Consider your personal taste, and especially the style of the home – a garden should be an extension of the home and therefore complement the character (ie; modern sleek garden elements to go with a modern home. A more traditional garden space to go with a traditional home etc.)

Do a rough sketch of the yard space, and nominate areas for each of the things on the list that are important to you. This isn’t a master plan, and it may just be a few lines and squiggles, but it will give you a starting point for the layout of your garden.

2. Study the sun and wind patterns

Placement of key elements may be affected by the sun and wind – you don’t want to have a fire-pit or bbq area in the direct path of frequent gully winds for example. (Though, that may be the perfect place for your washing line…) A patio or al fresco area may not be well placed on the western side of your home – at dinner time of a summer evening, it will get hot.

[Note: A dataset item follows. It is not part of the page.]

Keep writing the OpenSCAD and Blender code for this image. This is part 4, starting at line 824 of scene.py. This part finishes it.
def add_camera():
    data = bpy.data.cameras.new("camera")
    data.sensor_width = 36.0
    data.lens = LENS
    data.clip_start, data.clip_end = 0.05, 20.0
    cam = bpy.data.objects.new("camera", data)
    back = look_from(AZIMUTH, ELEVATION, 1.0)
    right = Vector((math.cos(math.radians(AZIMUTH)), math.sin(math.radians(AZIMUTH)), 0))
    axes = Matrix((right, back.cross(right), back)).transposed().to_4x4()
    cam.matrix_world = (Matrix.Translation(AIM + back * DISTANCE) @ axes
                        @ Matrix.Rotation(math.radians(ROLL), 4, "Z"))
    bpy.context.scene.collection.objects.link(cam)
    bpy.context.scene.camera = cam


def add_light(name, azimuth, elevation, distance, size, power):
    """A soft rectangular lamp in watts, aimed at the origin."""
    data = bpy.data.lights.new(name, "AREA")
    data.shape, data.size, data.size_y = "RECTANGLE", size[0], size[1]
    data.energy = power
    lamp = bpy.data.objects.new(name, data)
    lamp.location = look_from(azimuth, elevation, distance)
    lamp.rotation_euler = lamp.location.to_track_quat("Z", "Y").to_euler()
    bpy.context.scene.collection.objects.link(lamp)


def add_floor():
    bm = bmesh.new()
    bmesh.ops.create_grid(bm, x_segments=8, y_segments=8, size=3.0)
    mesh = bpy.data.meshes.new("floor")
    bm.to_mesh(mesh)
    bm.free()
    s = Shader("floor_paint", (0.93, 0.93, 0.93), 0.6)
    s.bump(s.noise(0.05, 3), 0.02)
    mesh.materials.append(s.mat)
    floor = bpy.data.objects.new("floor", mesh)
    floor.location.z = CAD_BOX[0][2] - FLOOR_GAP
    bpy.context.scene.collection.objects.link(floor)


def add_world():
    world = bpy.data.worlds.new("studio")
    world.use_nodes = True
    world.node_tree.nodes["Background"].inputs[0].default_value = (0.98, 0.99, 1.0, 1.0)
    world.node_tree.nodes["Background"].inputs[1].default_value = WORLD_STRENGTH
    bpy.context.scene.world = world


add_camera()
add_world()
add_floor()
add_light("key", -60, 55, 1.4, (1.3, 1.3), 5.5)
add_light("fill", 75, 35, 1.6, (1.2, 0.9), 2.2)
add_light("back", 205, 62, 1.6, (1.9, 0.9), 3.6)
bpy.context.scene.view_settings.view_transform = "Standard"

Live with your rough plan for awhile, and spend time literally walking around and sitting in the space to work out whether your placement for certain ‘functions’ is practical and works with or against the natural (and physical) elements.

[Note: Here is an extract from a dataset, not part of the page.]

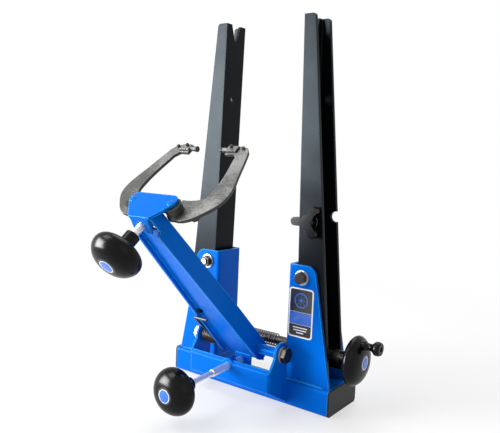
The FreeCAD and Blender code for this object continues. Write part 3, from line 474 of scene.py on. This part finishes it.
def finish_tree(tree, start, end, socket):
    """Realize the instances, set the material and end the tree."""
    real = tree.nodes.new("GeometryNodeRealizeInstances")
    paint = tree.nodes.new("GeometryNodeSetMaterial")
    link_all(tree,
             (socket, real.inputs["Geometry"]),
             (real.outputs["Geometry"], paint.inputs["Geometry"]),
             (start.outputs["Material"], paint.inputs["Material"]),
             (paint.outputs["Geometry"], end.inputs["Geometry"]))


def thread_tree():
    """A three-sided ridge wound along a spiral."""
    tree, start, end = new_tree("thread_ridge", [
        ("Turns", "NodeSocketFloat", 4.0), ("Radius", "NodeSocketFloat", 4 * MM),
        ("Length", "NodeSocketFloat", 10 * MM), ("Ridge", "NodeSocketFloat", 0.5 * MM),
        ("Resolution", "NodeSocketInt", 24), ("Material", "NodeSocketMaterial", None)])
    spiral = tree.nodes.new("GeometryNodeCurveSpiral")
    profile = tree.nodes.new("GeometryNodeCurvePrimitiveCircle")
    sweep = tree.nodes.new("GeometryNodeCurveToMesh")
    profile.inputs["Resolution"].default_value = 3
    sweep.inputs["Fill Caps"].default_value = True
    link_all(tree,
             (start.outputs["Turns"], spiral.inputs["Rotations"]),
             (start.outputs["Radius"], spiral.inputs["Start Radius"]),
             (start.outputs["Radius"], spiral.inputs["End Radius"]),
             (start.outputs["Length"], spiral.inputs["Height"]),
             (start.outputs["Resolution"], spiral.inputs["Resolution"]),
             (start.outputs["Ridge"], profile.inputs["Radius"]),
             (spiral.outputs["Curve"], sweep.inputs["Curve"]),
             (profile.outputs["Curve"], sweep.inputs["Profile Curve"]))
    finish_tree(tree, start, end, sweep.outputs["Mesh"])
    return tree


def bead_tree():
    """Overlapping beads in a row along X, each sized a little differently."""
    tree, start, end = new_tree("weld_beads", [
        ("Count", "NodeSocketInt", 10), ("Step", "NodeSocketFloat", 2 * MM),
        ("Bead", "NodeSocketFloat", 1.5 * MM), ("Seed", "NodeSocketInt", WELD_SEED),
        ("Material", "NodeSocketMaterial", None)])
    line = tree.nodes.new("GeometryNodeMeshLine")
    offset = tree.nodes.new("ShaderNodeCombineXYZ")
    ball = tree.nodes.new("GeometryNodeMeshIcoSphere")
    place = tree.nodes.new("GeometryNodeInstanceOnPoints")
    vary = tree.nodes.new("FunctionNodeRandomValue")
    ball.inputs["Subdivisions"].default_value = 2
    vary.data_type = "FLOAT_VECTOR"
    vary.inputs["Min"].default_value = BEAD_SMALLEST
    vary.inputs["Max"].default_value = BEAD_LARGEST
    link_all(tree,
             (start.outputs["Step"], offset.inputs["X"]),
             (offset.outputs["Vector"], line.inputs["Offset"]),
             (start.outputs["Count"], line.inputs["Count"]),
             (start.outputs["Bead"], ball.inputs["Radius"]),
             (start.outputs["Seed"], vary.inputs["Seed"]),
             (line.outputs["Mesh"], place.inputs["Points"]),
             (ball.outputs["Mesh"], place.inputs["Instance"]),
             (vary.outputs["Value"], place.inputs["Scale"]))
    finish_tree(tree, start, end, place.outputs["Instances"])
    return tree


def grown(name, tree, values, place, body, slot):
    """Run a tree, keep its result as a plain mesh put in its place, and let it ride."""
    seed = bpy.data.objects.new(name + "_source", bpy.data.meshes.new(name + "_source"))
    bpy.context.scene.collection.objects.link(seed)
    modifier = seed.modifiers.new("grow", "NODES")
    modifier.node_group = tree
    for item in tree.interface.items_tree:
        if item.in_out == "INPUT":
            modifier[item.identifier] = values[item.name]
    bpy.context.view_layer.update()
    shown = seed.evaluated_get(bpy.context.evaluated_depsgraph_get())
    mesh = bpy.data.meshes.new_from_object(shown)
    bpy.data.objects.remove(seed)
    mesh.transform(place)
    mesh.name = name
    piece = bpy.data.objects.new(name, mesh)
    bpy.context.scene.collection.objects.link(piece)
    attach(piece, body)
    return piece


def node_material(node):
    return frame["nodes"][node].data.materials[0]


def along_drive_screw(x):
    """Z of a piece's own frame laid along the drive screw, from x on."""
    turned = Matrix.Rotation(math.pi / 2, 4, "Y")
    return Matrix.Translation((x, SCREW_Y, SCREW_Z)) @ turned


def along_jaw_screw(y):
    """Z of a piece's own frame laid along the jaw screw, from y in the head's frame on."""
    turned = Matrix.Rotation(-math.pi / 2, 4, "X")
    return head_place() @ Matrix.Translation((0, y, JAW_SCREW_Z)) @ turned


class TRUINGSTAND_OT_threads(bpy.types.Operator):
    """Wind the ridges of the screws' threads where no nut runs over them"""
    bl_idname = "truing_stand.threads"
    bl_label = "Threads"

    def execute(self, context):
        tree = thread_tree()
        # piece, its screw and body, the screw's radius, the ridge's length and place
        runs = (
            ("drive_thread_middle", "drive_screw", "crank", 5 * MM, 42 * MM,
             along_drive_screw(-21 * MM)),
            ("drive_thread_right", "drive_screw", "crank", 5 * MM, 14.5 * MM,
             along_drive_screw(97 * MM)),
            ("jaw_thread", "jaw_screw", "jaw_rod", 4 * MM, 16 * MM,
             along_jaw_screw(-46.5 * MM)),
        )
        height = sizes().thread_height
        slots = node_slots()
        for name, node, body, radius, length, place in runs:
            # the ridge is a triangle about its middle, whose corner stands one height out
            values = {"Turns": length / sizes().thread_pitch, "Radius": radius - height / 2,
                      "Length": length, "Ridge": 1.5 * height, "Resolution": 20,
                      "Material": node_material(node)}
            grown(name, tree, values, place, body, slots[node])
        return {"FINISHED"}


class TRUINGSTAND_OT_welds(bpy.types.Operator):
    """Lay the weld beads at the brackets' feet"""
    bl_idname = "truing_stand.welds"
    bl_label = "Weld beads"

    def execute(self, context):
        tree = bead_tree()
        step = sizes().bead_step
        values = {"Count": int(WELD_LENGTH / step) + 1, "Step": step,
                  "Bead": sizes().bead_radius, "Seed": WELD_SEED,
                  "Material": node_material("base_channel")}
        for side in ("left", "right"):
            low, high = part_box(side + "_bracket")
            start_x = min(abs(low[0]), abs(high[0])) + WELD_INSET
            if side == "left":
                start_x = -start_x - WELD_LENGTH
            for end, y in (("front", low[1]), ("back", high[1])):
                grown(side + "_" + end + "_weld", tree, values,
                      Matrix.Translation((start_x, y, low[2])), "stand", "blue_paint")
        return {"FINISHED"}


# ---- stage ----------------------------------------------------------------------------------
CAMERA_PLACE = Vector((0.435864, -0.634188, 0.308304))
CAMERA_YAW = 0.6315
CAMERA_PITCH = 0.1091
CAMERA_ROLL = 0.0396
CAMERA_LENS = 42.892
CAMERA_SENSOR = 36.0
CAMERA_NEAR = 0.01
WHITE = (1, 1, 1)
STUDIO_LIGHT = 0.25                            # the world's strength on the object
BACKGROUND = 1.0                               # and where it is seen
FLOOR_REACH = 6.0
FLOOR_DROP = 0.3 * MM                          # below the part's underside
FLOOR_WHITE = 0.58                             # the share of plain white beside the part
FLOOR_MELT = (0.30, 0.95)                      # and the distances over which it rises to 1
LAMP_AIM = Vector((0, -0.05, 0.18))
# name, place, width, watts, and whether the lamp lights more than gloss
LAMPS = (
    ("key_lamp", (-0.7, -0.9, 1.6), 0.9, 18, True),
    ("side_lamp", (-1.20, -1.45, 0.42), 0.75, 38, True),
    ("sheen_lamp", (-1.25, -1.35, 0.45), 1.2, 108, False),
    ("fill_lamp", (1.6, -0.9, 0.8), 1.2, 2, True),
    ("top_lamp", (-0.1, 0.6, 1.9), 1.4, 20, True),
)


def camera_matrix():
    """The camera's place and axes from its yaw, its pitch down and its roll."""
    look = Vector((-math.sin(CAMERA_YAW) * math.cos(CAMERA_PITCH),
                   math.cos(CAMERA_YAW) * math.cos(CAMERA_PITCH), -math.sin(CAMERA_PITCH)))
    right = Vector((math.cos(CAMERA_YAW), math.sin(CAMERA_YAW), 0))
    up = right.cross(look)
    across = math.cos(CAMERA_ROLL) * right + math.sin(CAMERA_ROLL) * up
    upward = -math.sin(CAMERA_ROLL) * right + math.cos(CAMERA_ROLL) * up
    turn = Matrix((across, upward, -look)).transposed()
    return Matrix.Translation(CAMERA_PLACE) @ turn.to_4x4()


def add_camera():
    data = bpy.data.cameras.new("studio_camera")
    data.lens = CAMERA_LENS
    data.sensor_width = CAMERA_SENSOR
    data.clip_start = CAMERA_NEAR
    camera = bpy.data.objects.new("studio_camera", data)
    camera.matrix_world = camera_matrix()
    bpy.context.scene.collection.objects.link(camera)
    bpy.context.scene.camera = camera


def add_lamp(name, place, width, watts, lights_all):
    """A square area lamp that faces the stand."""
    data = bpy.data.lights.new(name, "AREA")
    data.size = width
    data.energy = watts
    lamp = bpy.data.objects.new(name, data)
    lamp.location = place
    lamp.rotation_euler = (LAMP_AIM - Vector(place)).to_track_quat("-Z", "Y").to_euler()
    lamp.visible_diffuse = lights_all
    bpy.context.scene.collection.objects.link(lamp)


def seen_directly(tree):
    """1 on rays from the camera, off gloss and through glass, 0 on light's own rays."""
    path = new_node(tree, "ShaderNodeLightPath")
    camera, glossy, through = [path.out(name) for name in
                               ("Is Camera Ray", "Is Glossy Ray", "Is Transmission Ray")]
    return (camera + glossy + through).apply("MINIMUM", 1.0)


def studio_world():
    """White where it is seen, a plain soft light elsewhere."""
    world = bpy.data.worlds.new("studio")
    world.use_nodes = True
    tree = world.node_tree
    tree.nodes.clear()
    light, seen = [new_node(tree, "ShaderNodeBackground", Color=WHITE, Strength=strength)
                   for strength in (STUDIO_LIGHT, BACKGROUND)]
    mixed = new_node(tree, "ShaderNodeMixShader", i0=seen_directly(tree), i1=light, i2=seen)
    put(tree, tree.nodes.new("ShaderNodeOutputWorld").inputs["Surface"], mixed)
    bpy.context.scene.world = world


def floor_finish():
    """A pale floor that melts into the white around it."""
    finish = Finish("pale_floor", colours().floor, 0.7, Specular_IOR_Level=0.2)
    tree = finish.tree
    far = finish.place.length().smooth(*FLOOR_MELT)
    clear = new_node(tree, "ShaderNodeEmission", Color=WHITE)
    share = seen_directly(tree) * (FLOOR_WHITE + (1 - FLOOR_WHITE) * far)
    mixed = new_node(tree, "ShaderNodeMixShader", i0=share,
                     i1=Flow(tree, finish.shader.outputs[0]), i2=clear)
    put(tree, tree.nodes["Material Output"].inputs["Surface"], mixed)
    return finish.material


class TRUINGSTAND_OT_stage(bpy.types.Operator):
    """Set up the floor, the lights, the world and the camera"""
    bl_idname = "truing_stand.stage"
    bl_label = "Stage"

    def execute(self, context):
        mesh = bpy.data.meshes.new("floor")
        corners = [(x * FLOOR_REACH, y * FLOOR_REACH, -FLOOR_DROP)
                   for x, y in ((-1, -1), (1, -1), (1, 1), (-1, 1))]
        mesh.from_pydata(corners, [], [(0, 1, 2, 3)])
        floor = bpy.data.objects.new("floor", mesh)
        floor.data.materials.append(floor_finish())
        context.scene.collection.objects.link(floor)
        for lamp in LAMPS:
            add_lamp(*lamp)
        studio_world()
        add_camera()
        context.scene.view_settings.view_transform = "Standard"
        return {"FINISHED"}


# ---- add-on ---------------------------------------------------------------------------------
STEPS = (TRUINGSTAND_OT_finishes, TRUINGSTAND_OT_threads, TRUINGSTAND_OT_welds,
         TRUINGSTAND_OT_stage)


class TRUINGSTAND_PT_panel(bpy.types.Panel):
    """The stand's settings and steps"""
    bl_idname = "TRUINGSTAND_PT_panel"
    bl_label = "Truing Stand"
    bl_space_type = "VIEW_3D"
    bl_region_type = "UI"
    bl_category = "Truing Stand"

    def draw(self, context):
        for settings in (context.scene.truing_stand_colours, context.scene.truing_stand_sizes):
            for name in settings.__annotations__:
                self.layout.prop(settings, name)
        for step in STEPS:
            self.layout.operator(step.bl_idname)


CLASSES = (TruingStandColours, TruingStandSizes) + STEPS + (TRUINGSTAND_PT_panel,)


def register():
    for cls in CLASSES:
        bpy.utils.register_class(cls)
    bpy.types.Scene.truing_stand_colours = bpy.props.PointerProperty(type=TruingStandColours)
    bpy.types.Scene.truing_stand_sizes = bpy.props.PointerProperty(type=TruingStandSizes)


def unregister():
    del bpy.types.Scene.truing_stand_sizes
    del bpy.types.Scene.truing_stand_colours
    for cls in reversed(CLASSES):
        bpy.utils.unregister_class(cls)


def main():
    register()
    for step in STEPS:
        group, name = step.bl_idname.split(".")
        getattr(getattr(bpy.ops, group), name)()


if __name__ == "__main__":
    main()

3. Work around a focal point

Just like a room design inside your home might take inspiration from a single work of art, a favourite fabric or colour, any good garden design has a focal point (or a series of focal points) to draw the eye and guide it through the space, and to dwell where it is the most beautiful. In the garden, trees or a series of shrubs, or even some kind of structure (water feature or arbour) can perform this function.

4. Scale and pace

This is possibly the trickiest thing for beginners, but it simply involves creating a ‘balanced’ and ‘pulled-together’ looking garden. You have to think about the variations of size, shape and colour you’ll be using in the garden, with tall plants to the back of the flowerbed or against a building, and paths leading people through the space. You will want to repeat some of the elements at intervals – whether that’s a couple of ‘hero’ plants, or a repetition of a certain colour or shape, in order to make the space look cohesive. But just like a mantelpiece, you don’t want each side to be a ‘mirror’ of the other, because that can become monotonous. Try adding in an occasional element which contrasts with the landscape, and allow some relief from the ‘pattern’.

5. Let your garden evolve

Once you have your major elements in – a significant feature tree, or lawn area for example, go about the rest of the garden a little at a time - think ‘small.’ Don’t pack a garden bed with planting, wanting it to look ‘full’ immediately. Allow some space for the plants to establish and spread out - sparse isn’t the worst thing, and it won’t last long. Pretty soon you’ll be able to properly identify the ‘holes’, and you can fill them in over a period of time. Major builds, like a deck or pergola, will be very much reliant upon council approvals (and often, your budget), but the rest of the garden can evolve slowly over time.

Doing your own landscaping can be a very rewarding pastime, but don’t fall into the trap of thinking that once you set it up, that will be it forever. Your taste will change over time, and you must be open to change. Unless it’s a well established tree, just about anything can be removed, or relocated in the garden, so there are no ‘mistakes’ that can’t be fixed. Just like your home, trends come and go, and this applies to the garden as well.